DISCLAIMER: This project is no longer maintained now. It is originally the final project of DATA130006 on NLP in Fudan University.
EssaySense (former name: AES) is an NLP project on Automated Essay Scoring, based on neural network technologies.
Authors: Zilong Liang and Jiancong Gao.
Several neural network models are included to modelling the scoring task, implemented using TensorFlow. Pre-trained models are also included based on ASAP-AES dataset. You can use this application to score English essays, or train new models by feeding your own datasets.
Python 3.5+, TensorFlow 1.4.1+ and NLTK 3.2+ are required to run neural network models, and click 6.7+ is required to run the command line application. You can install all of the dependencies through the following command, if you are using pip as your python package manager:
$ pip3 install -r requirements.txt
Besides, NLTK's punctuation metadata is needed to perform sentence tokenizing task. But do not bother to download it manually, because this application would detect or download it automatically.
For datasets part, this project uses training_set_rel3.tsv
in ASAP-AES as essay dataset and glove.6B.50d.txt
of GloVe project as word embedding dataset. They are about approximate 200MB totally, so you need prepare them yourself, and put them into: essaysense/datasets/
.
Check out the root directory of this project. A Command Line Interface named essaysense-cli
is delivered to run the project. It's developed based on click. This CLI application could perform several tasks, including listing avaliable models, training, evaluating and visualizing. The follwing block gives an overview on usage.
$ ./essaysense-cli --help # Show help information.
$ ./essaysense-cli --version # Show the current version of the app.
$ ./essaysense-cli show # Show names of avaliable AES models.
$ ./essaysense-cli train (model-name) [--prompt (domain-id)] # Train a model from the beginning.
$ ./essaysense-cli evaluate (model-name) [--prompt (domain-id)] # Run test on a specific pre-trained model.
$ ./essaysense-cli visualize (model-name) [--prompt (domain-id)] # Visualize training process in TensorBoard.

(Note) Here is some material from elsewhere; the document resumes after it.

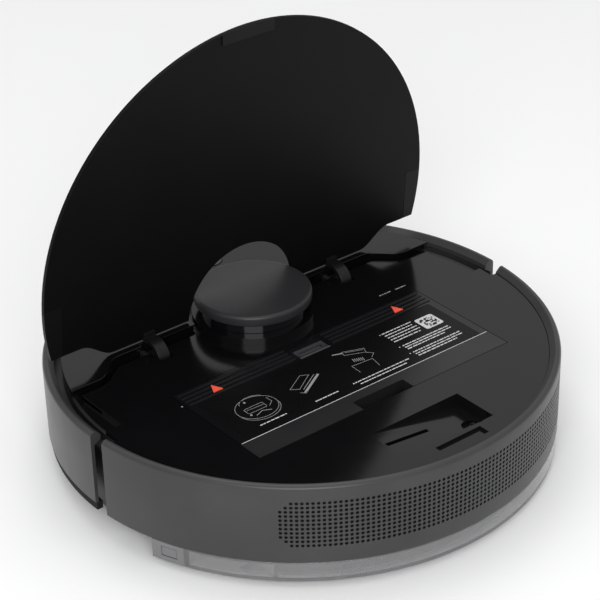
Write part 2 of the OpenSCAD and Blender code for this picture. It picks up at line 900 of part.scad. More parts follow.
module bumper_skirt() {
  color("#1a1b1d") difference() {
    ring(body_r - 5.5, body_r - 1, 18, bumper_z);
    rear_of(bumper_end_y);
  }
}

module bumper_window() {
  color("#0c0d10") bumper_window_cut(0);
}

// ---------- dustbin ----------

module dustbin_tub() {
  x = bay_x - bin_tub_gap;
  y = [bay_rear_y + bin_tub_gap, bay_front_y - bin_tub_gap];
  top = deck_z - bin_cover_t;
  color("#202124") difference() {
    union() {
      block([-x, x], y, [bin_floor_z, top]);
      block([-bin_x, bin_x], [bin_rear_y, bin_split_y - 0.1], [top - eps, deck_z]);
      block([-pocket_x - 2, pocket_x + 2], [y[0], pocket_y + 2], [pocket_z - 2, deck_z - 1]);
    }
    difference() {
      block([-x + tub_t, x - tub_t], [y[0] + tub_t, y[1] - tub_t], [bin_floor_z + tub_t, top]);
      block([-pocket_x - 2, pocket_x + 2], [y[0], pocket_y + 2], [pocket_z - 2, deck_z]);
    }
    block([-pocket_x, pocket_x], [bin_rear_y - 1, pocket_y], [pocket_z, deck_z + 1]);
    block([-mouth_x, mouth_x], [y[1] - 3, y[1] + 1], mouth_z);
    block([-filter_x + 4, filter_x - 4], [y[0] - 1, y[0] + 3], filter_z);
  }
}

module filter_frame() {
  y = bay_rear_y + bin_tub_gap + tub_t;
  color("#e9e9ea") difference() {
    block([-filter_x, filter_x], [y, y + 8], [filter_z[0] - 3, filter_z[1] + 1.5]);
    block([-filter_x + 3, filter_x - 3], [y - 1, y + 9], [filter_z[0], filter_z[1] - 1.5]);
  }
}

module hepa_filter() {
  y = bay_rear_y + bin_tub_gap + tub_t;
  color("#f4f2ec") block([-filter_x + 3, filter_x - 3], [y + 1, y + 7], [filter_z[0], filter_z[1] - 1.5]);
}

handle_t = 1.3;
handle_pin_y = strip_y + 1;
handle_pin_r = 0.8;
module dustbin_cover() {
  z = [deck_z - bin_cover_t, deck_z];
  color("#18191b") difference() {
    block([-bin_x, bin_x], [bin_split_y + 0.1, bin_front_y], z);
    block([-notch_x, notch_x], [strip_y - 1.5, bin_front_y - 5], [deck_z - handle_t - 0.3, deck_z + 1]);
    rod_x([-notch_x - 2, notch_x + 2], handle_pin_r + run_gap, handle_pin_y, handle_z);
  }
}

handle_z = deck_z - 0.95;
module bin_handle() {
  x = notch_x - 0.6;
  y = [handle_pin_y, bin_front_y - 9];
  z = [handle_z - handle_t / 2, handle_z + handle_t / 2];
  color("#3f4145") {
    difference() {
      block([-x, x], y, z);
      block([-x + 3, x - 3], [y[0] + 2, y[1] - 3], [0, far]);
    }
    rod_x([-notch_x - 1.5, notch_x + 1.5], handle_pin_r, handle_pin_y, handle_z);
  }
}

rib_count = 4;
rib_h = 0.5;
module ribbed_strips() {
  gap = (bin_front_y - 1.5 - strip_y) / rib_count;
  color("#2a2c30") both_sides() for (i = [0 : rib_count - 1])
    block([notch_x + 3, bin_x - 2], [strip_y + i * gap + 1, strip_y + i * gap + 3], [deck_z, deck_z + rib_h]);
}

// ---------- buttons ----------

button_r = 9;
button_stem_r = 3;
button_places = [[-18 * u, 128 * u], [18 * u, 128 * u]];
module push_button(place) {
  color("#2b2c2f") translate([place[0], place[1], 0]) {
    disc(button_r, rim_z - cover_t + 0.8, rim_z + 0.5);
    disc(button_stem_r, plate_z - 5, rim_z - cover_t + 0.8 + eps);
  }
}

reset_r = 1.8;
reset_pos = [87 * u, 14 * u];
module reset_button() {
  color("#5a5c60") translate([reset_pos[0], reset_pos[1], 0]) disc(reset_r, plate_z - 2, deck_z - 0.3);
}

// ---------- water tank and mop ----------

module water_tank() {
  t = tub_t;
  color([0.45, 0.45, 0.47, 0.6]) difference() {
    intersection() {
      disc(tank_r, tank_bottom_z, tank_top_z);
      tank_zone(0, far);
      rear_of(tank_block_y);
    }
    difference() {
      intersection() {
        disc(tank_r - t, tank_bottom_z + t, tank_top_z - t);
        tank_zone(0, far, t);
        rear_of(tank_block_y - t);
      }
      both_sides() block([120 * u, 122 * u], [-far, 0], [0, far]);
    }
    translate(plug_pos) disc(plug_r, tank_bottom_z + t, far);
  }
}

plug_pos = [60 * u, -120 * u];
plug_r = 8;
module tank_plug() {
  color("#34363a") translate(plug_pos) disc(plug_r, tank_top_z - tub_t, tank_top_z + 0.3);
}

module tank_end_blocks() {
  color("#5b5c60") difference() {
    intersection() {
      disc(tank_r, tank_bottom_z, tank_top_z);
      tank_zone(0, far);
      front_of(tank_block_y);
    }
    both_sides() latch_slot();
  }
}

latch_z = [9.5, 16];
latch_y = [-70 * u, -60 * u];
latch_in_x = tank_r - 20 * u;
module latch_slot() {
  block([latch_in_x - 4, far], [latch_y[0] - 0.4, latch_y[1] + 0.4], [latch_z[0] - 0.4, latch_z[1] + 0.4]);
}

module tank_latch() {
  color("#2b2c2f") translate([0, 0, latch_z[0]]) linear_extrude(latch_z[1] - latch_z[0]) intersection() {
    circle(tank_r - 0.4);
    translate([latch_in_x, latch_y[0]]) square([far, latch_y[1] - latch_y[0]]);
  }
}

module mop_plate() {
  color("#3a3c40") intersection() {
    disc(tank_r - 9 * u, tank_bottom_z - 2, tank_bottom_z);
    rear_of(tank_front_y - 4);
  }
}

module mop_cloth() {
  color("#5f7fa8") intersection() {
    disc(tank_r - 12 * u, 0.4, tank_bottom_z - 2);
    rear_of(tank_front_y - 7);
  }
}

chassis();
tub_wall();
top_deck();
bin_bay();
rear_shell();
exhaust_grille();
front_cover();
hinge_brackets();
steel_pins();
lidar_base();
lidar_window();
lidar_cap();
battery_pack();
battery_door();
main_board();
brush_housing();
brush_motors();
fan_housing();
fan_motor();
fan_impeller();
caster_socket();
cliff_sensor_windows();
charge_contacts();
underside_screws();
lid_panel();
lid_arms();
lid_trims();
bumper_shell();
bumper_skirt();
bumper_window();
dustbin_tub();
filter_frame();
hepa_filter();
dustbin_cover();
ribbed_strips();
bin_handle();
water_tank();
tank_end_blocks();
tank_plug();
mop_plate();
mop_cloth();
mirror([1, 0, 0]) tank_latch();  // left_tank_latch
tank_latch();  // right_tank_latch
push_button(button_places[0]);  // power_button
push_button(button_places[1]);  // home_button
reset_button();
mirror([1, 0, 0]) wheel_gearbox();  // left_wheel_gearbox
wheel_gearbox();  // right_wheel_gearbox
mirror([1, 0, 0]) wheel_rim();  // left_wheel_rim
mirror([1, 0, 0]) tyre();  // left_tyre
wheel_rim();  // right_wheel_rim
tyre();  // right_tyre
main_brush_core();
main_brush_bristles();
brush_guard();
side_brush_hub();
side_brush_bristles();
caster_fork();
caster_wheel();
lidar_rotor();
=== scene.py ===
# Looks of the robot vacuum and mop cleaner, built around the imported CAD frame.
import math
import random

import bmesh
import bpy
from mathutils import Matrix, Vector


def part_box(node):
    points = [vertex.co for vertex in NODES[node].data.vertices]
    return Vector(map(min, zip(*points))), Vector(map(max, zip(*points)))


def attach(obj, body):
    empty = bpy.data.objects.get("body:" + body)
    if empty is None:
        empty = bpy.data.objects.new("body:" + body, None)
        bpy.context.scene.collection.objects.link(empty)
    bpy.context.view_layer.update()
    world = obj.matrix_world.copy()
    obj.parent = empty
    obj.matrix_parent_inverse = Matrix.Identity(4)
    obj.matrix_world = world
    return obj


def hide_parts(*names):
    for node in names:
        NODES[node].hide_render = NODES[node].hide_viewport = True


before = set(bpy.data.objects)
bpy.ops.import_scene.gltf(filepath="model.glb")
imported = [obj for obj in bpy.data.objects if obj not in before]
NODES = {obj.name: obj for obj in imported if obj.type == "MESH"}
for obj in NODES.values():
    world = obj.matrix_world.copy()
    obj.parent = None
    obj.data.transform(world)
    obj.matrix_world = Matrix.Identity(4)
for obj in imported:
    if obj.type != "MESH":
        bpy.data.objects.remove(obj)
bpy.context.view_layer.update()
MM = 0.001
CREASE = math.radians(38)      # edges turned further than this are rounded, or split where nothing is rounded
INK_T = 0.05                   # thickness of a printed mark, mm
INK_LIFT = 0.04                # how far prints stand off the surface below, mm
rnd = random.Random(7)


# ---------- materials ----------

def node(nt, kind, **values):
    n = nt.nodes.new(kind)
    for key, value in values.items():
        if key in n.inputs:
            n.inputs[key].default_value = value
        else:
            setattr(n, key, value)
    return n


def noise(nt, coords, scale, detail=3.0, stretch=None):
    """A noise texture in object space; stretch scales the space along each axis first."""
    source = coords
    if stretch:
        mapping = node(nt, "ShaderNodeMapping")
        mapping.inputs["Scale"].default_value = stretch
        nt.links.new(coords, mapping.inputs["Vector"])
        source = mapping.outputs["Vector"]
    n = node(nt, "ShaderNodeTexNoise", Scale=scale, Detail=detail)
    nt.links.new(source, n.inputs["Vector"])
    return n.outputs["Fac"]


def ramp(nt, fac, low, high, a=0.3, b=0.7):
    r = node(nt, "ShaderNodeValToRGB")
    r.color_ramp.elements[0].position = a
    r.color_ramp.elements[0].color = (*low, 1)
    r.color_ramp.elements[1].position = b
    r.color_ramp.elements[1].color = (*high, 1)
    nt.links.new(fac, r.inputs["Fac"])
    return r.outputs["Color"]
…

In detail, suppose that your want to see avaliable AES models, you can use the command show
. Note that these model names are important if you want to train them:
$ ./essaysense-cli show
[Loading] Avaliable models...
1: cnn-cnn
2: cnn-lstm
3: lstm
Then, training models seems fairly easy:
$ ./essaysense-cli train lstm -p 7
[Loading] GloVe word vectors...
[Loading] ASAP-AES domain 7 dataset...
[Loading] ASAP-AES domain 7 dataset...
[Training] prompt-7-document-level-lstm-with-mot-pooling
Train: 1, Loss: 0.058921, QWK-on-dev-set: 0.228258
Train: 2, Loss: 0.019410, QWK-on-dev-set: 0.332542
Train: 3, Loss: 0.018675, QWK-on-dev-set: 0.173433
...
Note that -p
option is short for --prompt
, identifying which prompt of the ASAP-AES dataset you would like to feed the model as a train set, the default value is 1
.
Evaluation can be performed after the model on a specific prompt is appropriately trained:
$ ./essaysense-cli evaluate cnn-cnn -p 2
[Loading] GloVe word vectors...
[Loading] ASAP-AES domain 2 dataset...
[Loading] ASAP-AES domain 2 dataset...
[Evaluating prompt-2-sentence-level-cnn] QWK-on-test-set: 0.4919167
This application also provides you a simple interface to access TensorBoard along with a specific trained model:
$ ./essaysense-cli visualize cnn-cnn -p 2
[Loading] GloVe word vectors...
[Loading] ASAP-AES domain 2 dataset...
[Loading] ASAP-AES domain 2 dataset...
[Visualizing] Calling Tensorboard...
TensorBoard 0.4.0 at http://localhost:6006 (Press CTRL+C to quit)
Obviously, you have to add TensorBoard to you $PATH
enviroment so that the application could make it.
Note that both evaluating and visualizing tasks demand a trained model on a single prompt. If you call a brand-new model for evaluating or visualizing, It would reporting error:
$ ./essaysense-cli visualize lstm -p 5
[Loading] GloVe word vectors...
[Loading] ASAP-AES domain 5 dataset...
[Loading] ASAP-AES domain 5 dataset...
[Visualizing] Calling Tensorboard...
[Error] The model have not been trained. Please train first.
- All of the dataset used for this project should be download manually following instructions above.
- GloVe word representation resources are licensed under the Apache License, Version 2.0 and pre-trained embeddings are licensed under the Public Domain Dedication and License.
- This project is developed under the MIT license.